While a plant-based diet can be a varied, nutritious and delicious way of eating (contrary to what many people believe), making the switch means that you have to initially plan quite a bit more to ensure that all your nutritional requirements are being properly met.

It’s important to make sure that you get sufficient protein if you go plant-based, so be sure to incorporate at least some of the following protein-packed foods into your daily diet, allowing for any sensitivities or allergies as always:

  • Beans, lentils and split peas
  • Quinoa
  • Organic soy products, such as tempeh, tofu, soybeans and soy milk
  • Nuts and seeds

It’s also important to make sure that you get sufficient vitamins and minerals, because healthy bones rely upon adequate supplies of calcium, vitamin D and magnesium, so be sure to:

  • Eat plenty of dark green, leafy veggies and beans; both contain calcium.
  • Drink plant milks, including soy, almond, rice or hemp milk; these contain both calcium and vitamin D (needed to absorb the calcium).
  • Eat mushrooms and fortified cereals, which contain vitamin D. If you aren’t consuming fortified foods on a consistent basis, take a vitamin D3 supplement.
  • Get out into the sunlight as often as possible or take a vitamin D3 supplement.
  • Get enough zinc and iron by eating whole grains, beans and fortified cereals.
  • Eat soy products and nutritional yeast for vitamin B12.
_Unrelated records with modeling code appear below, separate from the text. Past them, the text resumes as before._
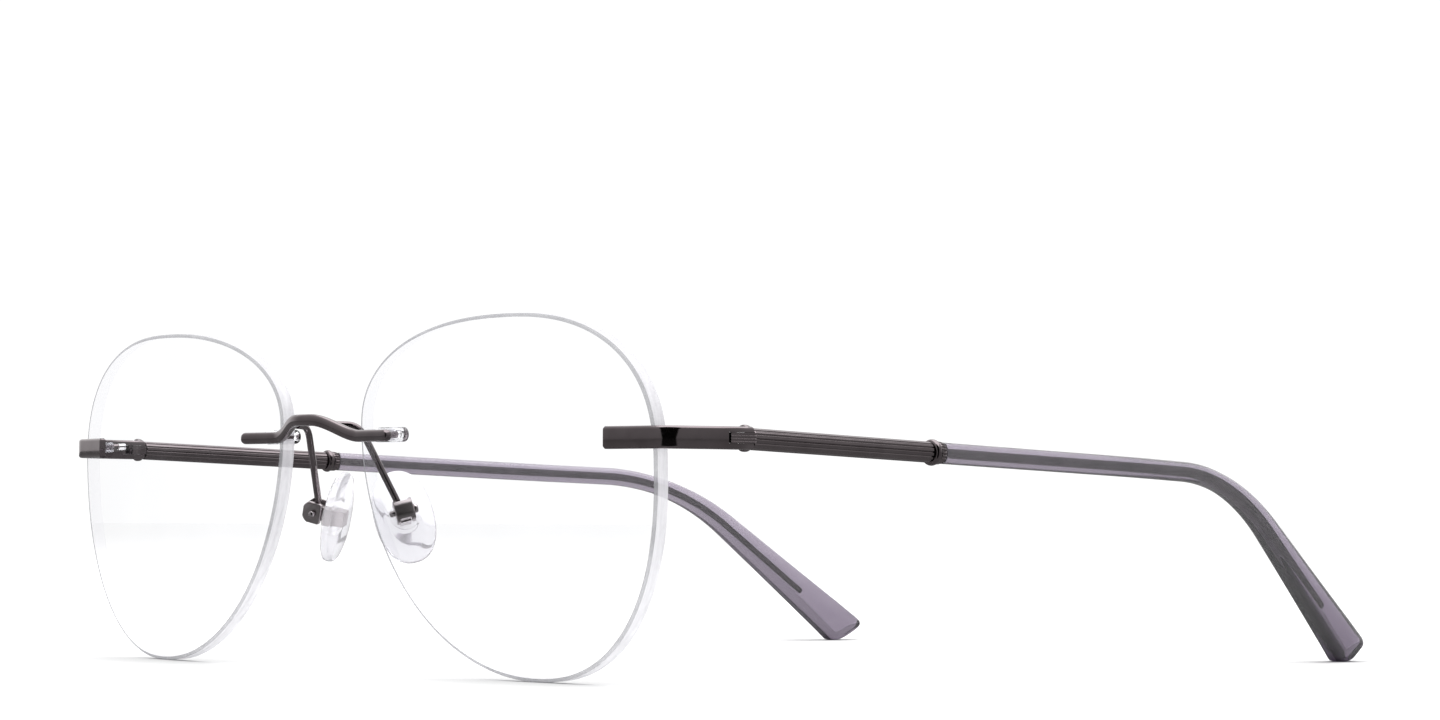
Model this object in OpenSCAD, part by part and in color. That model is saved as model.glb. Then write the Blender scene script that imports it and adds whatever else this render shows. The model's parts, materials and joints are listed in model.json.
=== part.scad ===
// Rimless eyeglasses: two drilled lenses, a metal bridge with pad arms and
// screw-on nose pads, compression bushings, metal endpieces with a fork and
// tongue hinge, fluted temple sleeves and translucent tips over a core wire.
// The glasses stand on the lens bottoms and the temple tips. +Z is up, the
// front faces -Y, +X is the wearer's left. All lengths are in millimetres.

/* [Lenses] */
// width of one lens
lens_width = 56; // [54:0.5:58]
// height of one lens
lens_height = 45.4; // [43:0.2:47]
// distance between the two lenses
lens_gap = 18; // [17:0.5:20]
// lens thickness
lens_thick = 2.0; // [1.6:0.1:2.4]
// radius of the lens front surface
lens_radius = 240; // [200:10:300]
// how far each lens is turned back at its outer edge, in degrees
lens_wrap = 3.5; // [2.5:0.1:4.5]
// how far the lens tops lean forward, in degrees
lens_lean = 3.05; // [2:0.1:4]

/* [Bridge] */
// height of the bar on the lens fronts above the floor
bridge_level = 30.57; // [30:0.1:31.2]
// rise of the arch over the ends of the bar
bridge_rise = 2.16; // [1.4:0.1:2.8]
// how far the arch stands in front of the ends of the bar
bridge_bow = 2.1; // [1.4:0.1:2.4]
// height of the bar itself
bridge_bar = 1.56; // [1.3:0.02:1.8]

/* [Nose pads] */
// length of a nose pad
pad_length = 12.6; // [11:0.2:14]
// width of a nose pad
pad_width = 7.8; // [6.6:0.2:8.2]
// thickness of a nose pad
pad_thick = 2.8; // [2.4:0.1:3.2]

/* [Temples] */
// height of the endpiece plate
end_height = 2.75; // [2.4:0.05:3]
// height of the fluted sleeve
sleeve_height = 2.68; // [2.4:0.02:2.9]
// width of the fluted sleeve
sleeve_width = 2.36; // [2.2:0.02:2.6]
// number of flutes around the sleeve
flutes = 14; // [10:1:18]
// length from the hinge line to the end of the tip
temple_length = 137.7; // [135:0.5:142]
// height of the tip on its straight run
tip_height = 2.72; // [2.5:0.02:2.9]
// largest height of the paddle end
paddle_height = 6.1; // [5:0.1:6.4]
// thickness of the paddle end
paddle_thick = 3.5; // [2.8:0.1:3.8]
// radius of the metal core inside the tip
core_radius = 0.46; // [0.4:0.02:0.56]

/* [View] */
// which node to draw

/* [Hidden] */

gap = 0.02;            // clearance between pieces that only touch
turn_gap = 0.03;       // radial clearance of the turning fits
seat_gap = 0.04;       // growth of the lens outline where metal is cut back
gunmetal = [0.36, 0.33, 0.34];
clear = [0.9, 0.91, 0.94, 0.35];
lilac = [0.72, 0.7, 0.77, 0.6];

// ---- shared maths
function unit(v) = v / norm(v);
function clamp(t) = max(0, min(1, t));
// falls smoothly from 1 at t = 0 to 0 at t = 1
function fade(t) = 0.5 + 0.5 * cos(180 * clamp(t));
// superellipse coordinate for a sine or cosine
function super(value, power) = sign(value) * pow(abs(value), 2 / power);
// points that round a corner, from lead_in before it to lead_out after it
function rounded(from, corner, to, lead_in, lead_out, steps) =
    let (start = corner + lead_in * unit(from - corner),
         end = corner + lead_out * unit(to - corner))
    [for (i = [0:steps])
        let (t = i / steps)
        (1 - t) * (1 - t) * start + 2 * t * (1 - t) * corner + t * t * end];

// ---- lens outline: four superelliptic quarters between the extreme points
// u runs from the nasal edge outwards, v runs up from the bottom edge
u_top = 0.534 * lens_width;
u_bottom = 0.6 * lens_width;
v_nasal = 0.709 * lens_height;
v_temple = 0.592 * lens_height;
half_width = lens_width / 2;
half_height = lens_height / 2;
quarter_steps = 18;
// centre u, centre v, reach in u, reach in v, superellipse power
lens_quarters = [
    [u_top, v_temple, lens_width - u_top, lens_height - v_temple, 2.4],
    [u_top, v_nasal, u_top, lens_height - v_nasal, 2.2],
    [u_bottom, v_nasal, u_bottom, v_nasal, 1.97],
    [u_bottom, v_temple, lens_width - u_bottom, v_temple, 2.3]];
// outline about the lens centre, grown by grow at the extremes
function outline(grow = 0) = [
    for (k = [0:3], i = [0:quarter_steps - 1])
        let (q = lens_quarters[k],
             angle = 90 * k + 90 * i / quarter_steps,
             u = q[0] + q[2] * super(cos(angle), q[4]),
             v = q[1] + q[3] * super(sin(angle), q[4]))
        [(u - half_width) * (1 + 2 * grow / lens_width),
         (v - half_height) * (1 + 2 * grow / lens_height)]];

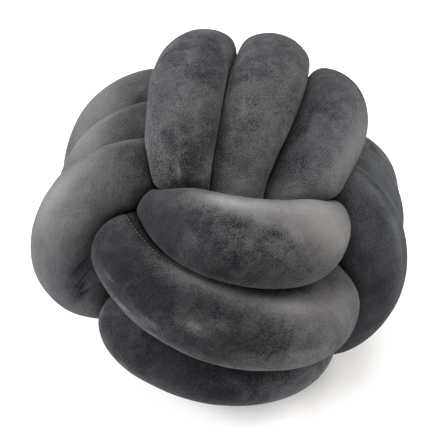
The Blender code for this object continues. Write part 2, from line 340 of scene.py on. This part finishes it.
seam = seam_angles()
turns = seam[:, None] + sides
rays = across[:, None] * np.cos(turns)[..., None] + up[:, None] * np.sin(turns)[..., None]
reach = skin_reach(rays)
for _ in range(EVENING_ROUNDS):
    along = (np.roll(reach, 1, 0) + np.roll(reach, -1, 0)) / 2
    around = (np.roll(reach, 1, 1) + np.roll(reach, -1, 1)) / 2
    reach = np.minimum(reach, reach / 2 + (along + around) / 4)


# Relief of the skin. The filling is uneven by about a millimetre, out and in. The plush is
# drawn in where the inside of a bend is crumpled into creases, where it puckers beside a
# pressed edge, and in a narrow groove at the seam.

LUMP_SIZE = 62.0
LUMP_DEPTH = 2.0
SMALL_LUMP_SIZE = 23.0
SMALL_LUMP_DEPTH = 0.7
SMALL_LUMP_MOVE = 300.0    # takes the small lumps from another part of the noise
LUMPS_END = 0.05           # share of its radius that a strand is pressed in where lumps end
BEND_SPAN = 14.0           # on each side, over which the plush's own bend is measured
CREASE_STEP = 12.0         # usual distance between two creases
CREASE_DEPTH = 3.4
CREASE_SPREAD = 0.7        # the shallowest crease is this share of the depth shallower
CREASE_SEED = 5
# Share of its length that the plush loses in a bend where creases begin, and where they are full
CREASE_BEND = (0.42, 0.8)
PUCKER_STEP = 10.0
PUCKER_DEPTH = 0.8
PUCKER_SPREAD = 0.6
PUCKER_SEED = 9
# Share of its radius that a strand is pressed in, where puckers grow and where they fade
PUCKERS_BEGIN = (0.01, 0.06)
PUCKERS_END = (0.12, 0.25)
PUCKER_PATCH = 40.0        # size of the patches that pucker
PUCKER_NOISE = (0.5, 0.7)  # where a patch begins to pucker, and where it does fully
PUCKER_MOVE = 700.0        # takes the patches from another part of the noise
# Of a crease, in steps: how far it is moved along the tube, how far it wanders on its way round,
# how wide it is, and how far from it the plush is level again
UNEVEN_STEP = 0.35
UNEVEN_LEAN = 0.5
CREASE_WIDTHS = (0.2, 0.32)
CREASE_REACH = 2.5
SEAM_DEPTH = 1.7
SEAM_WIDTH = 1.5
RUN_ON_DEGREES = 10.0      # round the tube, that the run-on of a wrinkle is given for

# Wrinkles where the plush is pushed together at a bend, strand by strand, as: millimetres along
# from its middle, degrees round from its crown, millimetres that the wrinkle runs on along the
# tube in ten degrees, its reach round in degrees, width and depth
WRINKLES = {
    ("left", 1): (
        (1, 95, 8.5, 11, 4.4, 4.0),
        (-13, 95, 9.0, 11, 3.2, 3.4),
        (-22, 94, 8.5, 11, 3.2, 3.4),
        (-29, 94, 4.0, 10, 3.4, 2.6),
    ),
    ("top", -1): (
        (84, -70, 1.5, 9, 2.6, 1.2),
        (91, -74, 1.5, 10, 2.6, 1.6),
        (98, -78, 1.0, 10, 2.6, 1.4),
        (105, -82, 1.0, 10, 2.8, 1.2),
    ),
    ("right", 1): (
        (94, 84, 1.0, 10, 2.8, 1.6),
        (86, 78, 1.5, 12, 2.8, 1.4),
        (77, 72, 1.5, 10, 3.0, 1.0),
    ),
    ("front", 0): (
        (30, 96, 1.5, 10, 2.8, 1.4),
        (40, 98, 1.0, 12, 2.8, 1.6),
        (52, 96, -1.0, 10, 3.0, 1.2),
    ),
}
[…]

Optimism increases lifespan

Studies have proven that having a positive attitude improves your responses to daily stress, which can potentially increase both your health-span and lifespan. One of the best ways of creating a more optimistic outlook is by embracing the philosophy of “It’s not what happens to me; it’s what I make of it.”

Researchers in the Netherlands found that older men and women who had optimistic personalities were less likely to die over a nine-year period than those with pessimistic outlooks. An attitude of optimism seems to be particularly important in protecting against heart disease: optimists in the study were 77 per cent less likely to die of a heart attack, stroke or other cardiovascular cause than the most pessimistic group. And this was the case regardless of factors such as age, weight, smoking and whether the participants had cardiovascular or other chronic diseases at the start.